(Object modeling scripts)
────────────────

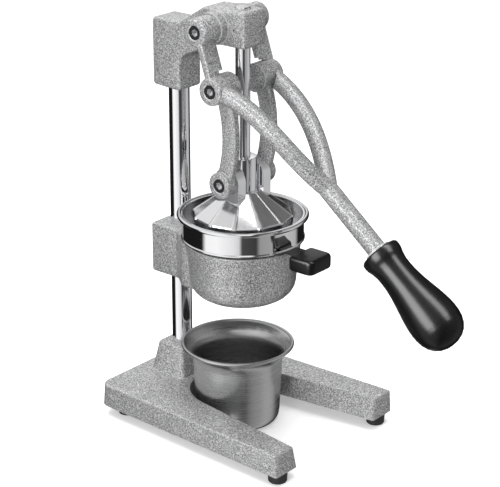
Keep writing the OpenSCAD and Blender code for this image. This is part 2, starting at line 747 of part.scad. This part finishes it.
translate([0, ram_y, 0]) {
    base_casting();
    rubber_feet();
    foot_screws();
    column();
    column_washer();
    column_nut();
    head_casting();
    head_grub_screws();
    guide_bush();
    crank_pivot_screws();
    bowl_casting();
    bowl_grub_screws();
    strainer_pan();
    pan_tongue();
    pan_handle();
    pan_handle_rivets();
    reamer_cone();
    lever_casting();
    lever_ferrule();
    lever_grip();
    left_link();
    left_link_screws();
    right_link();
    right_link_screws();
    ram_rod();
    ram_yoke();
    ram_cross_pin();
    press_cone();
    press_cone_screw();
    juice_cup();
}
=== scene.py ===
"""Looks for the hand-lever citrus press: enamelled castings, polished and brushed steel, black mouldings."""

import json
import math

import bmesh
import bpy
from mathutils import Matrix, Vector


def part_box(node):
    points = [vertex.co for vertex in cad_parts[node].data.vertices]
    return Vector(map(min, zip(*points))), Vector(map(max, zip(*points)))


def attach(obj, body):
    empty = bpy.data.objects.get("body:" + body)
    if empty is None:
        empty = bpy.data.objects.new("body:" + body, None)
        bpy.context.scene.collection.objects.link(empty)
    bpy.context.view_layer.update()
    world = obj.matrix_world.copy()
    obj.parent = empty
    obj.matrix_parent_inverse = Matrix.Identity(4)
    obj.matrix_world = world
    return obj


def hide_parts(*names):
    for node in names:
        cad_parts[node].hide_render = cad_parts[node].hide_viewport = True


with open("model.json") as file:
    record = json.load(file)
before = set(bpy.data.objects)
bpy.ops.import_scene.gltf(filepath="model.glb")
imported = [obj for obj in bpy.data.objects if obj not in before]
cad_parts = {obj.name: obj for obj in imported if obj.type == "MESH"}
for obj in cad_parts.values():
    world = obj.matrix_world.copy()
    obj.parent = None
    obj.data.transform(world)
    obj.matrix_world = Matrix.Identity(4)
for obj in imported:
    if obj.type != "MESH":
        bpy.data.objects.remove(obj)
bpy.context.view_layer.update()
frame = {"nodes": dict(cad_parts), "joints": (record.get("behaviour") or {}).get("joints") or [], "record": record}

nodes = frame["nodes"]
record = frame["record"]
body_of = {n: b for b, members in record["behaviour"]["bodies"].items() for n in members}
slot_of = {s["node"]: s["material_slot"] for s in record["subparts"]}
joints = {j["name"]: j for j in frame["joints"]}


def centre(node):
    low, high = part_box(node)
    return (low + high) / 2


ram_axis = centre("ram_rod")
pivot_a = Vector(joints["lever_hinge"]["pos_m"])
pivot_b = Vector(joints["left_link_hinge"]["pos_m"])
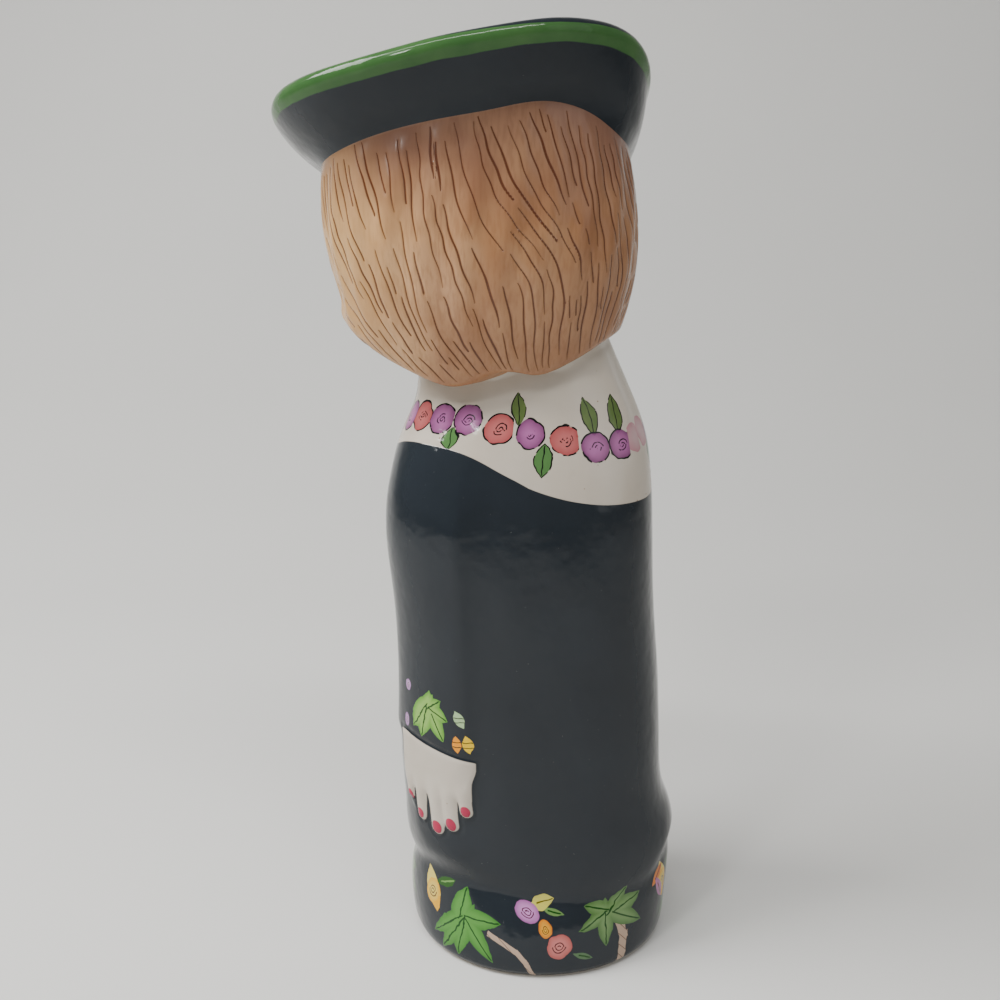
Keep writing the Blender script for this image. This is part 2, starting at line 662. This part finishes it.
def drop_diagonals(vase, rings):
    """Turns the loose triangles into the rings' own four-sided faces."""
    spot = {}
    for row, ring in enumerate(rings):
        for column, corner in enumerate(ring):
            spot[corner] = (row, column)
    bpy.ops.object.mode_set(mode="EDIT")
    bpy.ops.mesh.select_mode(type="EDGE")
    bpy.ops.mesh.select_all(action="DESELECT")
    edges = bmesh.from_edit_mesh(vase.data)
    last = len(rings) - 1
    for edge in edges.edges:
        a, b = (spot[corner.index] for corner in edge.verts)
        if a[0] != b[0] and a[1] != b[1] and 0 < min(a[0], b[0]) and max(a[0], b[0]) < last:
            edge.select_set(True)
    bmesh.update_edit_mesh(vase.data)
    bpy.ops.mesh.dissolve_edges(use_verts=False)
    bpy.ops.object.mode_set(mode="OBJECT")


def note_rings(vase, rings):
    """Keeps each corner's ring and column on the mesh, so that cuts carry them along."""
    count = len(vase.data.vertices)
    values = {name: np.zeros(count) for name in ("ring", "column_x", "column_y")}
    for row, ring in enumerate(rings):
        for column, corner in enumerate(ring):
            turn = 2 * math.pi * column / COLUMNS
            values["ring"][corner] = row
            values["column_x"][corner] = math.cos(turn)
            values["column_y"][corner] = math.sin(turn)
    for name, numbers in values.items():
        vase.data.attributes.new(name, "FLOAT", "POINT").data.foreach_set("value", numbers)


def cut(vase, first, last, cuts, along):
    """Cuts the edges that lie along the rings from first to last, or those between them."""
    bpy.ops.object.mode_set(mode="EDIT")
    bpy.ops.mesh.select_mode(type="EDGE")
    bpy.ops.mesh.select_all(action="DESELECT")
    edges = bmesh.from_edit_mesh(vase.data)
    ring = edges.verts.layers.float["ring"]
    for edge in edges.edges:
        a, b = sorted(corner[ring] for corner in edge.verts)
        level = b - a < 0.01
        if level == along and a > first - 0.01 and b < last + 0.01 and (level or b - a < 1.01):
            edge.select_set(True)
    bmesh.update_edit_mesh(vase.data)
    bpy.ops.mesh.subdivide(number_cuts=cuts, smoothness=0)
    bpy.ops.object.mode_set(mode="OBJECT")


def read_floats(mesh, name):
    values = np.zeros(len(mesh.vertices), np.float32)
    mesh.attributes[name].data.foreach_get("value", values)
    return values.astype(float)


def curve_weights(t):
    """How much each of four neighbours counts at a share t of the way between the middle two."""
    return np.stack([(1 - t) ** 3, 3 * t ** 3 - 6 * t ** 2 + 4,
                     -3 * t ** 3 + 3 * t ** 2 + 3 * t + 1, t ** 3]) / 6


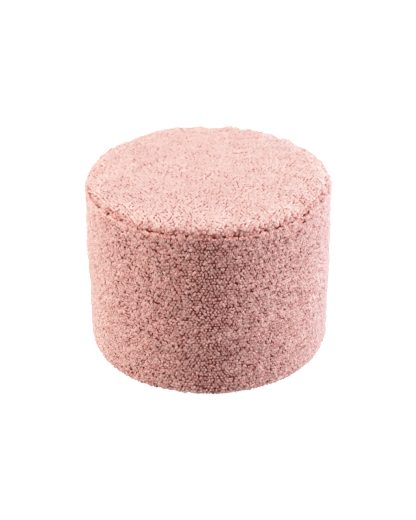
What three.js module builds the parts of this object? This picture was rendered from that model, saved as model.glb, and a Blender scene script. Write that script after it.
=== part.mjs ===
// A round plush pouf, firmly filled: a crowned top panel, a side band and a flat base panel,
// sewn together edge to edge. The curly pile is short, so the solids reach to its tips.
// Millimetres, +Z up. The origin is on the floor, under the middle of the base.
// The front is towards -Y, and the upright seam that closes the side band is at the back, +Y.

import * as THREE from "three";
import { mergeVertices } from "three/addons/utils/BufferGeometryUtils.js";

// Driving sizes
const POUF_DIAMETER = 360; // over the tips of the pile
const POUF_HEIGHT = 281; // floor to the middle of the crowned top
const TOP_SEAM_HEIGHT = 262; // floor to the seam between the top panel and the side band
const BASE_PANEL_DIAMETER = 316;
const BASE_PANEL_THICKNESS = 3;
const PIECE_GAP = 0.3; // between pieces that lie on each other

// How the stitching and the filling shape the cloth
const TOP_CROWN = 7; // the middle of the top over the start of its rolled edge
const TOP_ROLL_WIDTH = 30; // how far in from the side the edge of the top starts to roll down
const TOP_LIP = 1.5; // the rolled edge stops this far inside the side
const SEAM_TUCK = 7; // how far the top seam is drawn in behind the pile
const SEAM_MOUTH = 3; // the pile parts by this much above and below the top seam
const BAND_SHOULDER = 12; // height of the band's rounded upper edge
const BAND_SWELL = 1; // how far the middle of the band swells out
const BOTTOM_CORNER = 14; // radius where the band turns under
const BAND_CLEARANCE = 0.5; // the pouf stands on its base panel, and the band just clears the floor
const BASE_SEAM_TUCK = 2.4; // how far the base seam is drawn up into the underside
const CLOSING_SEAM_DEPTH = 1.5; // how far the upright seam is drawn in at the back
const CLOSING_SEAM_REACH = 7; // how far from that seam the pile still leans in

// How finely the surfaces are divided
const STEPS_AROUND = 96;
const TOP_STEPS = 13;
const TOP_ROLL_STEPS = 8;
const SHOULDER_STEPS = 5;
const BAND_STEPS = 20;
const CORNER_STEPS = 5;
const BASE_STEPS = 3;
const FLAT_SHARES = [0.3, 0.6, 0.85]; // where the hidden flat faces are divided, of their radius

// Worked out from the sizes above
const SIDE_RADIUS = POUF_DIAMETER / 2;
const SEAM_RADIUS = SIDE_RADIUS - SEAM_TUCK;
const BASE_RADIUS = BASE_PANEL_DIAMETER / 2;

// The top seam isn't level: it wanders up and down as it goes round.
const SEAM_WANDER = [
  { waves: 3, height: 0.8, turn: 2.8 },
  { waves: 7, height: 0.6, turn: 0.9 },
  { waves: 12, height: 0.5, turn: 4.1 },
  { waves: 23, height: 0.35, turn: 1.7 },
];
const SEAM_WANDER_REACH = 14; // how far above and below the seam the cloth follows it

// Broad swells and hollows of the filled cover, and the lumps in which the pile gathers:
// every is the size of one swell and hollow, depth its height, and turn places it.
const LUMPS = [
  { every: 150, depth: 0.6, turn: 0.4 },
  { every: 62, depth: 0.45, turn: 1.3 },
  { every: 36, depth: 0.5, turn: 2.2 },
];
const LUMP_TILT = new THREE.Vector3(0.5, 0.3, 0.8).normalize();

const plush = () => new THREE.MeshStandardMaterial({ color: 0xdca69c, roughness: 1, metalness: 0 });
const baseCloth = () => new THREE.MeshStandardMaterial({ color: 0xcdb3aa, roughness: 0.95, metalness: 0 });

// The bell curve of how close a distance is to nothing, with a given reach.
function closeness(distance, reach) {
  return Math.exp(-((distance / reach) ** 2));
}

// The wander of the top seam in the direction of an angle.
function seamWander(angle) {
  return SEAM_WANDER.reduce((sum, w) => sum + w.height * Math.sin(w.waves * angle + w.turn), 0);
}

// How far the cover stands proud at a point: a gyroid for each size of lump, whose value
// runs from about -1.5 to 1.5 and has no straight rows in it.
function unevenness(point) {
  return LUMPS.reduce((sum, lump) => {
    const at = point.clone().applyAxisAngle(LUMP_TILT, lump.turn);
    at.multiplyScalar((2 * Math.PI) / lump.every);
    const gyroid =
      Math.sin(at.x) * Math.cos(at.y) + Math.sin(at.y) * Math.cos(at.z) + Math.sin(at.z) * Math.cos(at.x);
    return sum + lump.depth * gyroid;
  }, 0);
}

// The upright closing seam draws the band in behind the pouf, by its distance round the side.
function closingSeam(point) {
  const roundTheSide = SIDE_RADIUS * (Math.atan2(point.y, point.x) - Math.PI / 2);
  return -CLOSING_SEAM_DEPTH * closeness(roundTheSide, CLOSING_SEAM_REACH);
}

// A solid of revolution about Z from a closed outline of (radius, height) points,
// with its duplicate points merged, so that each point can be moved once.
function turned(outline) {
  const geometry = new THREE.LatheGeometry(outline, STEPS_AROUND);
  geometry.rotateX(Math.PI / 2);
  geometry.deleteAttribute("normal");
  geometry.deleteAttribute("uv");
  const solid = mergeVertices(geometry, 1e-3);
  solid.computeVertexNormals();
  return solid;
}

// 0 on the faces where pieces meet and at the floor, rising to 1 on the pile that shows.
function showing(point) {
  const fromAxis = Math.hypot(point.x, point.y);
  const fromSeam = Math.hypot(fromAxis - SEAM_RADIUS, point.z - TOP_SEAM_HEIGHT);
  const onJoinedFace = fromAxis < SEAM_RADIUS && Math.abs(point.z - TOP_SEAM_HEIGHT) < 1;
  const offTheFloor = THREE.MathUtils.smoothstep(point.z, BASE_PANEL_THICKNESS + 1, BOTTOM_CORNER);
  return onJoinedFace ? 0 : offTheFloor * THREE.MathUtils.smoothstep(fromSeam, 0, SEAM_TUCK);
}

// Moves each point of a turned solid out along its normal, by how(point) where it shows,
// and the parts near the top seam up or down with it.
function madeUneven(solid, how) {
  const places = solid.getAttribute("position");
  const normals = solid.getAttribute("normal");
  const point = new THREE.Vector3();
  const normal = new THREE.Vector3();
  for (let i = 0; i < places.count; i++) {
    point.fromBufferAttribute(places, i);
    normal.fromBufferAttribute(normals, i);
    const outward = (Math.hypot(point.x, point.y) / SIDE_RADIUS) ** 4;
    const near = closeness(point.z - TOP_SEAM_HEIGHT, SEAM_WANDER_REACH);
    const lift = seamWander(Math.atan2(point.y, point.x)) * outward * near;
    point.addScaledVector(normal, showing(point) * how(point));
    places.setXYZ(i, point.x, point.y, point.z + lift);
  }
  solid.computeVertexNormals();
  return solid;
}

// The top panel: flat where it lies on the filling, drawn in at the seam, rolled over the
// edge, and crowned in the middle.
function topPanel() {
  const seat = TOP_SEAM_HEIGHT + PIECE_GAP / 2;
  const rollStart = SIDE_RADIUS - TOP_ROLL_WIDTH;
  const rollHeight = POUF_HEIGHT - TOP_CROWN;
  const lip = SIDE_RADIUS - TOP_LIP;
  const roll = new THREE.CubicBezierCurve(
    new THREE.Vector2(SEAM_RADIUS, seat),
    new THREE.Vector2(lip + SEAM_MOUTH, seat + SEAM_MOUTH / 2),
    new THREE.Vector2(lip - SEAM_MOUTH, rollHeight),
    new THREE.Vector2(rollStart, rollHeight)
  );
  const outline = [new THREE.Vector2(0, seat)];
  for (const share of FLAT_SHARES) {
    outline.push(new THREE.Vector2(SEAM_RADIUS * share, seat));
  }
  outline.push(...roll.getSpacedPoints(TOP_ROLL_STEPS));
  for (let i = 1; i <= TOP_STEPS; i++) {
    const radius = rollStart * (1 - i / TOP_STEPS);
    outline.push(new THREE.Vector2(radius, POUF_HEIGHT - TOP_CROWN * (radius / rollStart) ** 2));
  }
  return new THREE.Mesh(madeUneven(turned(outline), unevenness), plush());
}

// The side band with what fills it: a drum whose upper edge rounds in to the top seam, and
// whose lower edge turns under to the base seam.
function sideBand() {
  const seat = TOP_SEAM_HEIGHT - PIECE_GAP / 2;
  const shoulderFoot = seat - BAND_SHOULDER;
  const overBase = BASE_PANEL_THICKNESS + PIECE_GAP;
  const aroundBase = BASE_RADIUS + PIECE_GAP;
  const cornerStart = SIDE_RADIUS - BAND_SWELL - BOTTOM_CORNER;
  const shoulder = new THREE.CubicBezierCurve(
    new THREE.Vector2(SIDE_RADIUS - BAND_SWELL, shoulderFoot),
    new THREE.Vector2(SIDE_RADIUS, shoulderFoot + BAND_SHOULDER / 2),
    new THREE.Vector2(SIDE_RADIUS, seat - SEAM_MOUTH / 2),
    new THREE.Vector2(SEAM_RADIUS, seat)
  );
  const outline = [
    new THREE.Vector2(0, overBase),
    new THREE.Vector2(aroundBase / 2, overBase),
    new THREE.Vector2(aroundBase, overBase),
    new THREE.Vector2(aroundBase, BAND_CLEARANCE + BASE_SEAM_TUCK),
    new THREE.Vector2(aroundBase + BASE_SEAM_TUCK, BAND_CLEARANCE),
  ];
  for (let i = 0; i <= CORNER_STEPS; i++) {
    const turn = ((i / CORNER_STEPS) * Math.PI) / 2;
    const height = BAND_CLEARANCE + BOTTOM_CORNER * (1 - Math.cos(turn));
    outline.push(new THREE.Vector2(cornerStart + BOTTOM_CORNER * Math.sin(turn), height));
  }
  for (let i = 1; i < BAND_STEPS; i++) {
    const share = i / BAND_STEPS;
    const swell = BAND_SWELL * Math.sin(Math.PI * share);
    const height = THREE.MathUtils.lerp(BAND_CLEARANCE + BOTTOM_CORNER, shoulderFoot, share);
    outline.push(new THREE.Vector2(SIDE_RADIUS - BAND_SWELL + swell, height));
  }
  outline.push(...shoulder.getSpacedPoints(SHOULDER_STEPS));
  for (const share of FLAT_SHARES.toReversed()) {
    outline.push(new THREE.Vector2(SEAM_RADIUS * share, seat));
  }
  outline.push(new THREE.Vector2(0, seat));
  const solid = madeUneven(turned(outline), (point) => unevenness(point) + closingSeam(point));
  return new THREE.Mesh(solid, plush());
}

// The base panel: a flat round of plain cloth that the pouf stands on.
function basePanel() {
  const outline = [];
  for (let i = 0; i <= BASE_STEPS; i++) {
    outline.push(new THREE.Vector2((BASE_RADIUS * i) / BASE_STEPS, 0));
  }
  for (let i = BASE_STEPS; i >= 0; i--) {
    outline.push(new THREE.Vector2((BASE_RADIUS * i) / BASE_STEPS, BASE_PANEL_THICKNESS));
  }
  return new THREE.Mesh(turned(outline), baseCloth());
}

const pouf = new THREE.Group();
const pieces = { top_panel: topPanel(), side_band: sideBand(), base_panel: basePanel() };
for (const [name, piece] of Object.entries(pieces)) {
  piece.name = name;
  pouf.add(piece);
}

export default pouf;
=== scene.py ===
import math

import bpy
import numpy as np
from bpy.props import FloatProperty, FloatVectorProperty, PointerProperty
from mathutils import Matrix, Vector


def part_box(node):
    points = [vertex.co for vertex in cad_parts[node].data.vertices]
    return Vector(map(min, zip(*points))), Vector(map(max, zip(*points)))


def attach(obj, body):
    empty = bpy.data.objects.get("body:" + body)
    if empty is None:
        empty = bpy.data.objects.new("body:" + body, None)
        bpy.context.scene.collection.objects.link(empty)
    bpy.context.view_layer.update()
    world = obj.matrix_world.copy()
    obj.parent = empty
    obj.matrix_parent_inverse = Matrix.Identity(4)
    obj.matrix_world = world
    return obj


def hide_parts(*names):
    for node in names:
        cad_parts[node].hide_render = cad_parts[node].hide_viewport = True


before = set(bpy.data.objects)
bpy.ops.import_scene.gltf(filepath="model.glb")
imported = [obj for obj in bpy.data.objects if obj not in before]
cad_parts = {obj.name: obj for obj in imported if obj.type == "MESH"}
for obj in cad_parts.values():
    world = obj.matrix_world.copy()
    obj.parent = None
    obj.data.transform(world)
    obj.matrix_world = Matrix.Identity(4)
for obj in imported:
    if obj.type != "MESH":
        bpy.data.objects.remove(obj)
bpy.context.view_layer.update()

bl_info = {
    "name": "Round plush pouf",
    "version": (1, 0, 0),
    "blender": (4, 5, 0),
    "location": "View3D > Sidebar > Pouf",
    "description": "Dresses a round pouf in curly plush: settled covers, pile, base cloth and stage",
    "category": "Object",
}

MM = 0.001
SEED = 417

# What the frame gives. The solids carry soft lumps about a millimetre high.
TOP_LOW, TOP_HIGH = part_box("top_panel")
SIDE_LOW, SIDE_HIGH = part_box("side_band")
BASE_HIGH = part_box("base_panel")[1]
LUMP_HEIGHT = 1.3 * MM
SIDE_RADIUS = (SIDE_HIGH.x - SIDE_LOW.x) / 2 - LUMP_HEIGHT / 2
SEAM_HEIGHT = (SIDE_HIGH.z + TOP_LOW.z) / 2
TOP_HEIGHT = TOP_HIGH.z - LUMP_HEIGHT
BASE_RADIUS = BASE_HIGH.x
BASE_THICKNESS = BASE_HIGH.z

# How the solids are shaped: the same sizes as in the part's source, but for the bottom corner
TOP_CROWN = 7 * MM
TOP_ROLL_WIDTH = 30 * MM
BAND_SHOULDER = 12 * MM
BAND_SWELL = 1 * MM
BOTTOM_CORNER = 9.5 * MM  # tighter than the solid's 14, as the photo shows it
BAND_CLEARANCE = 0.5 * MM
CLOSING_SEAM_DEPTH = 1.5 * MM
CLOSING_SEAM_REACH = 7 * MM
SEAM_WANDER = ((3, 0.8 * MM, 2.8), (7, 0.6 * MM, 0.9), (12, 0.5 * MM, 4.1), (23, 0.35 * MM, 1.7))
SEAM_WANDER_REACH = 14 * MM
LUMPS = ((150 * MM, 0.6 * MM, 0.4), (62 * MM, 0.45 * MM, 1.3), (36 * MM, 0.5 * MM, 2.2))
LUMP_TILT = Vector((0.5, 0.3, 0.8)).normalized()
BASE_EDGE = 1 * MM  # radius of the base panel's turned edge
PIECE_GAP = 0.3 * MM  # between the base panel and the filling over it
LUMPS_FROM, LUMPS_FULL = 4 * MM, 14 * MM  # heights over the floor where the lumps start and are full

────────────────

# Challenge
Repeat exactly the lines from the one that contains "What three.js module" through the one that contains "const PIECE_GAP = 0.3;", and only those.

# Worked solution
What three.js module builds the parts of this object? This picture was rendered from that model, saved as model.glb, and a Blender scene script. Write that script after it.
=== part.mjs ===
// A round plush pouf, firmly filled: a crowned top panel, a side band and a flat base panel,
// sewn together edge to edge. The curly pile is short, so the solids reach to its tips.
// Millimetres, +Z up. The origin is on the floor, under the middle of the base.
// The front is towards -Y, and the upright seam that closes the side band is at the back, +Y.

import * as THREE from "three";
import { mergeVertices } from "three/addons/utils/BufferGeometryUtils.js";

// Driving sizes
const POUF_DIAMETER = 360; // over the tips of the pile
const POUF_HEIGHT = 281; // floor to the middle of the crowned top
const TOP_SEAM_HEIGHT = 262; // floor to the seam between the top panel and the side band
const BASE_PANEL_DIAMETER = 316;
const BASE_PANEL_THICKNESS = 3;
const PIECE_GAP = 0.3; // between pieces that lie on each other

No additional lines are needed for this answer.